How do I know if my business is ready to scale its marketing?

Your business is ready to scale its marketing when your foundation, your offer, your conversion process, and your delivery can already handle more volume without breaking. If adding more leads right now would just create more chaos, the gap isn't your marketing. It's what your marketing would be pointing people toward.

Before adding new channels or campaigns, check whether your current systems could absorb the result. Readiness also includes your audience: are they asking for what you're about to offer, or are you guessing? Honest answers to both questions tell you whether you're ready to add complexity, or whether you need to shore up what you already have first.

Should I outsource my marketing as my business grows?

Eventually, yes, but the timing matters more than the decision itself. Outsourcing execution before your positioning and messaging are solid can create confusing branding and mixed strategies that undo the trust you've built.

The businesses that outsource well keep ownership of decision making and strategy in house, and hand off execution (the actual writing, posting, and producing) once there's a clear system for someone else to follow. If you're not sure your messaging is consistent enough for someone else to replicate it, that's usually a sign to wait, build that clarity first, and bring in support once it exists.

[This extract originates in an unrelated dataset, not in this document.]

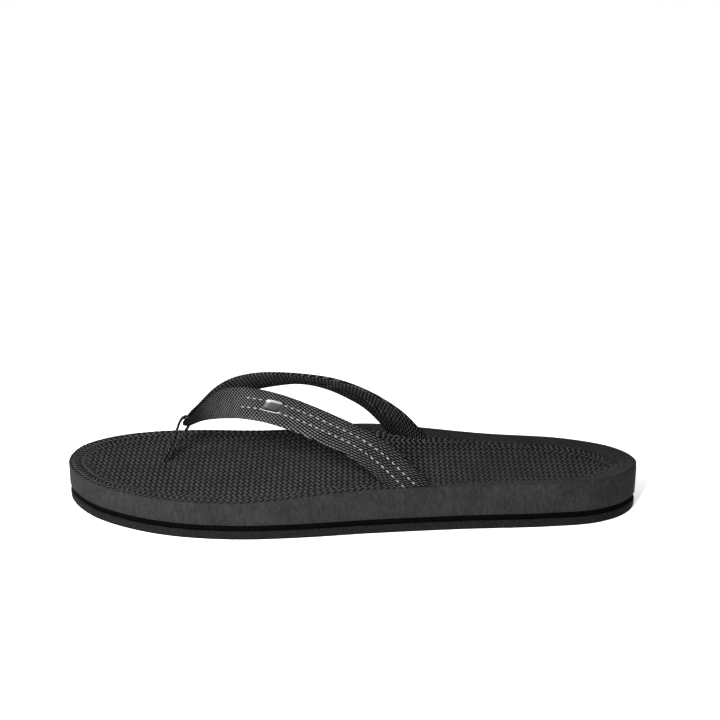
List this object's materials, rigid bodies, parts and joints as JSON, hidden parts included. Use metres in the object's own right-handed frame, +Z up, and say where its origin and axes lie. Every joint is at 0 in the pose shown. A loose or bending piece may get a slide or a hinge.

What's the difference between distribution and diffusion in marketing?

Distribution means your message stays targeted and clear as it reaches more people. Diffusion means the opposite: as you try to reach more people or do more things, your message gets vaguer, your strategy gets murkier, and you start second guessing decisions that used to feel obvious. ‍

The difference matters because diffusion often looks like growth from the outside. More platforms, more content, more offers. But it usually means the business is spreading itself thin rather than scaling with intention. Distribution scales the same clear message to more people. Diffusion waters the message down in the process, and it's a lot harder to undo than it is to avoid.

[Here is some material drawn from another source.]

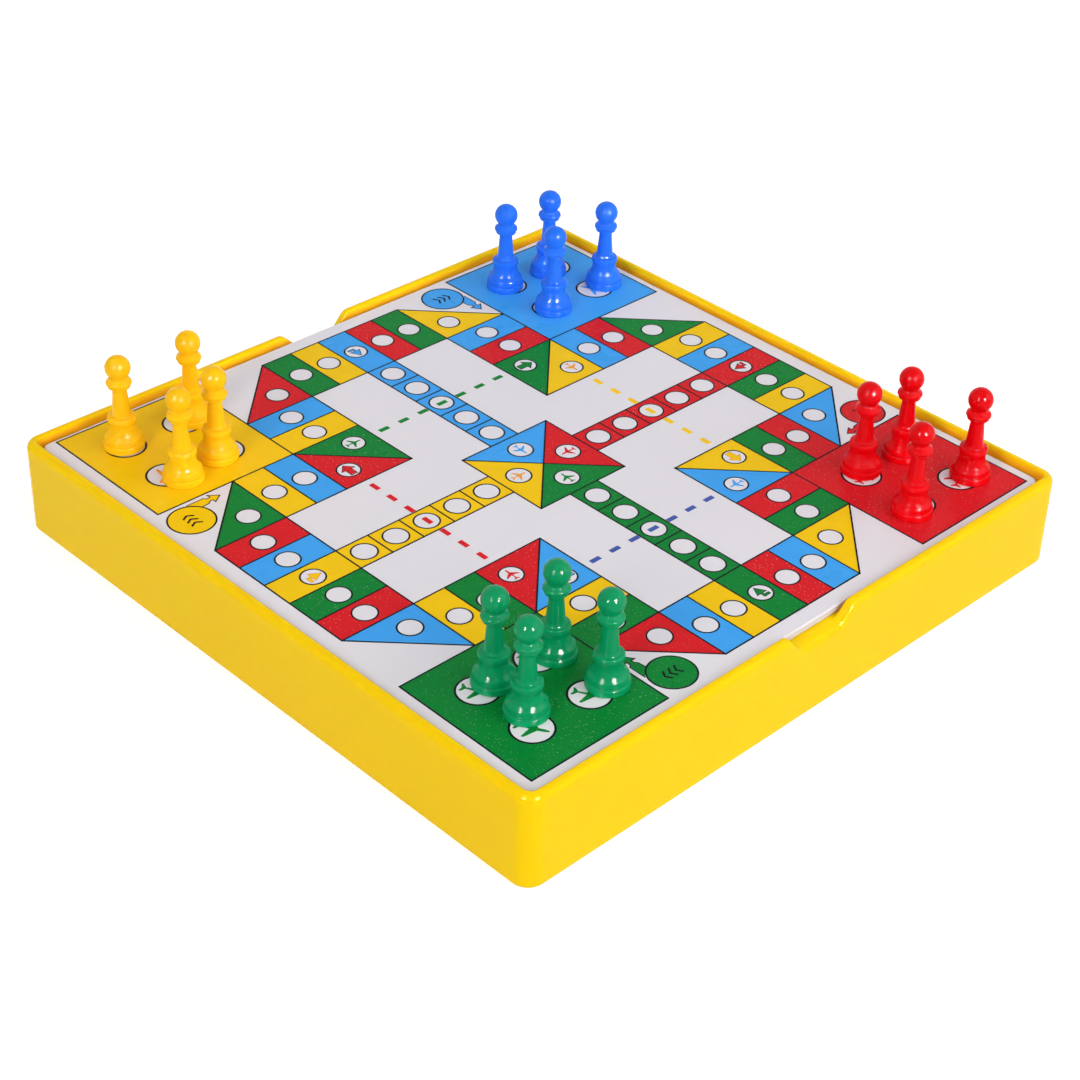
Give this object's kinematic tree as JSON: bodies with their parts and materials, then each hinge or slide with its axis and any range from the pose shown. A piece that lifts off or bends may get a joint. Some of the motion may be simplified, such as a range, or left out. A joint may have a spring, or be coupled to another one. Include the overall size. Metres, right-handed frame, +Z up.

Why isn't my marketing working even though my business is growing?

If your business is growing but your marketing feels like it's not working, the most common cause is one of the six traps: too much or too little complexity, customization, or control.

Growth often masks marketing problems for a while, because referrals and existing relationships keep revenue moving even when your marketing systems aren't built for what's next. The fastest way to find the actual problem is to look at where you've added complexity (or avoided it), where you've customized (or haven't), and where you're holding on too tightly (or have let go too soon). One of those six will usually be the place to start.

When should I add new offers or price points to my business?

Add a new offer or price point when your audience is already asking for it, not when you're trying to capture a new audience you don't have yet. The riskiest version of this trap is expanding your offers in a way that quietly competes with, or cannibalizes, the offer that's already making you money. I made this mistake myself.

Before adding anything new, get clear on whether it solves a problem your current customers already have, and test it in a small way before building it out fully. If it requires a completely new positioning or message to explain, that's worth pausing on. The clearest expansions usually need very little explaining at all.